Ótima lembrança, essa sua! Tá certo que ainda sobrevivam alguns sapateiros por aí e até que ainda exista alguém que mande colocar meia sola nos sapatos velhos, mas precisamos reconhecer que isso está ficando cada vez mais raro.
Aqui em minha cidade, por exemplo, não existe nenhum sapateiro!
Mas lembro bem de como eram as coisas nas décadas de 50 a 70, onde, antes de comprar um novo par de sapatos, o antigo era recauchutado, às vezes até duas vezes... depois, a oferta abundante foi deixando essa prática para as nossas lembranças.
Abraço.

Leonello Tesser (Nelinho) disse...

Luiz, boas lembranças, aquí no Ipiranga o Tonico sapateiro resolvia todos os problemas, lembro-me que colocávamos chapinha também no salto para durar mais, abraços, Nelinho.

Laruccia disse...

Bem, falar de calçados (ou sapatos, é mais íntimo), como vc. fala, Saidenberg, em matéria de narrativa, não é uma simples "meia sola" mas, sim a sola inteira. Um texto primoroso, enxuto, bem colocado e oportuno. Vc colocou bem o assunto pois, vivemos o dia todo sobre os pés e eles precisam de um conforto máximo.
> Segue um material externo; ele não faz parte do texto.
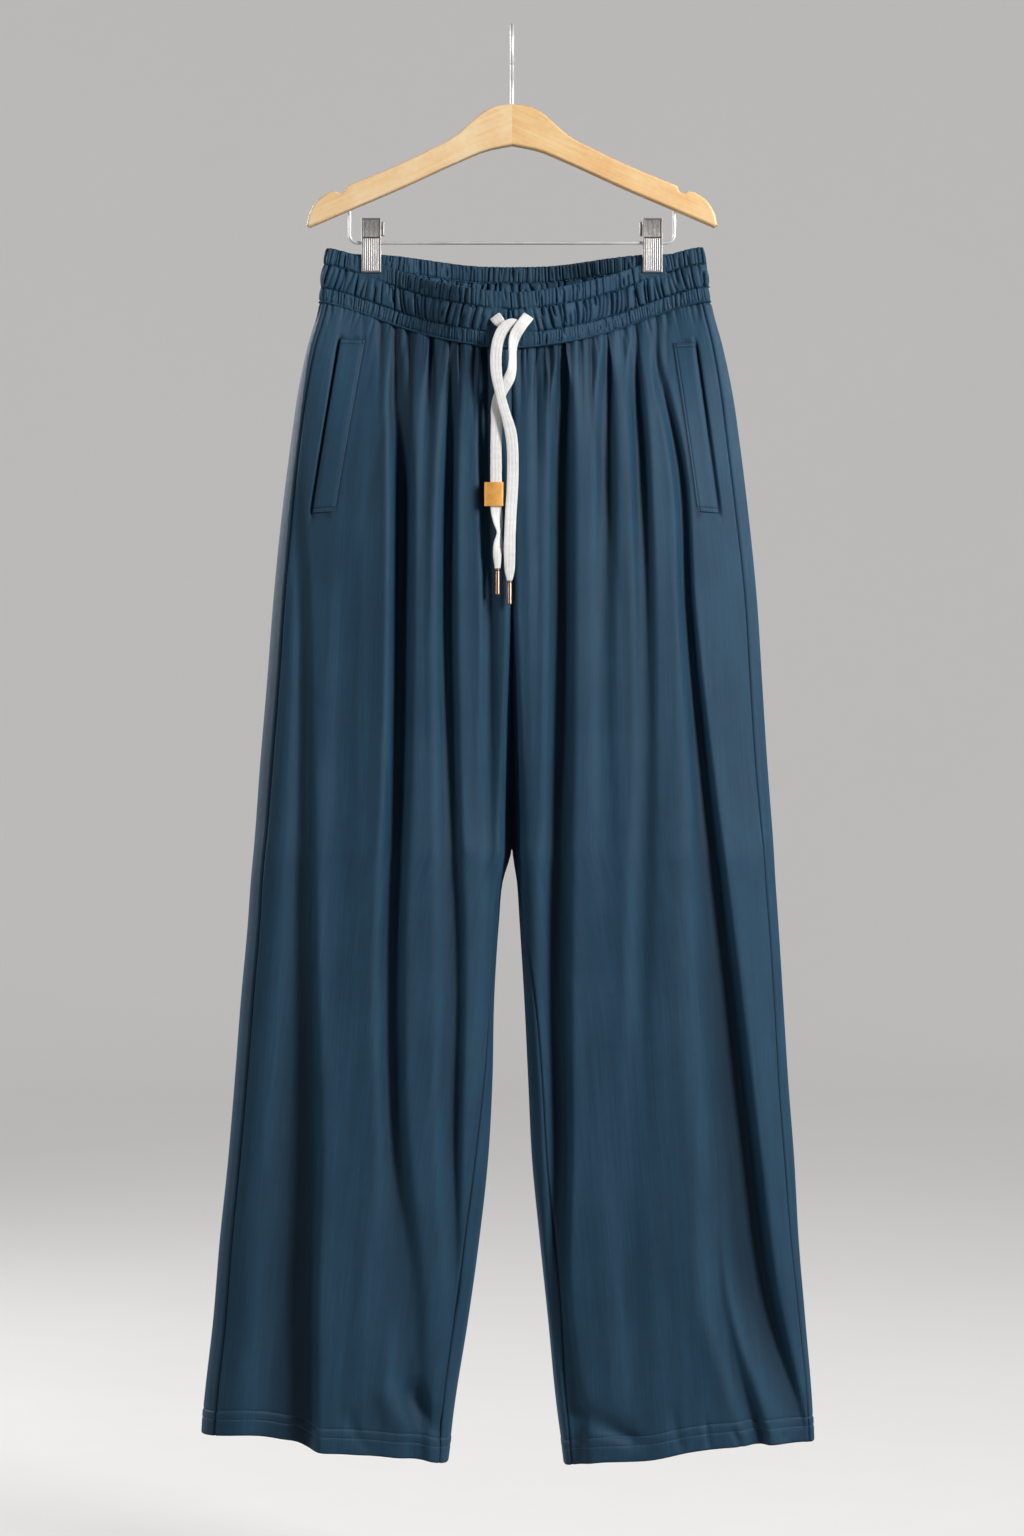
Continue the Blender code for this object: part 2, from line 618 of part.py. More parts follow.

Se seu sapato é um tantinho desconfortável, vc não trabalha direito e chegando em casa, a primeira coisa que faz é procurar os chinelos. Gostei do tema pois refere-se a primeira profissão de minha vida. Tenho algumas histórias pra contar mas, esse espsço e seu, não meu. Obrigado, Luiz.

Arthur Miranda disse...

Caro Simões, jamais tive um furo no sapato até os meus 14, pois antes praticamente nunca tive sapatos, sempre alparcatas e sandálias, minha mãe viúva e muito pobre nunca teve dinheiro para comprá-los. Meus sapatos sempre foram ganhos de parentes e vizinhos, então eu pouco usava, pois eram grandes demais ou apertados, e eu só usava-os em casamentos, e aniversários, e assim mesmo sempre acabava tirando-os do pé no meio da festa. Só pude possuí-los depois dos 14 anos quando passei a trabalhar e a comprá-los daí então levei muitos deles ao sapateiro para colocar meia sola, chapinhas nas pontas na ponta da frente e na detrás para que o mesmo durasse o maximo possível. Adorei à sua narrativa e me trouxe boas recordações da luta de minha querida mãe para nos criar (eu e mais duas irmãs). Obrigado, amigo.

Nelson de Assis disse...

Boas e gostosas saudades da 'meia sola', até a aparição da 'sola inteira', do salto 'Amazonas' do 'Neolite', até chegar ao Vulcabrás e o Passo Doble.
Não era só a sola que furava. A meia, invariavelmente se rompia e na sola do pé nascia uma bolha que só ia doer dias mais tarde.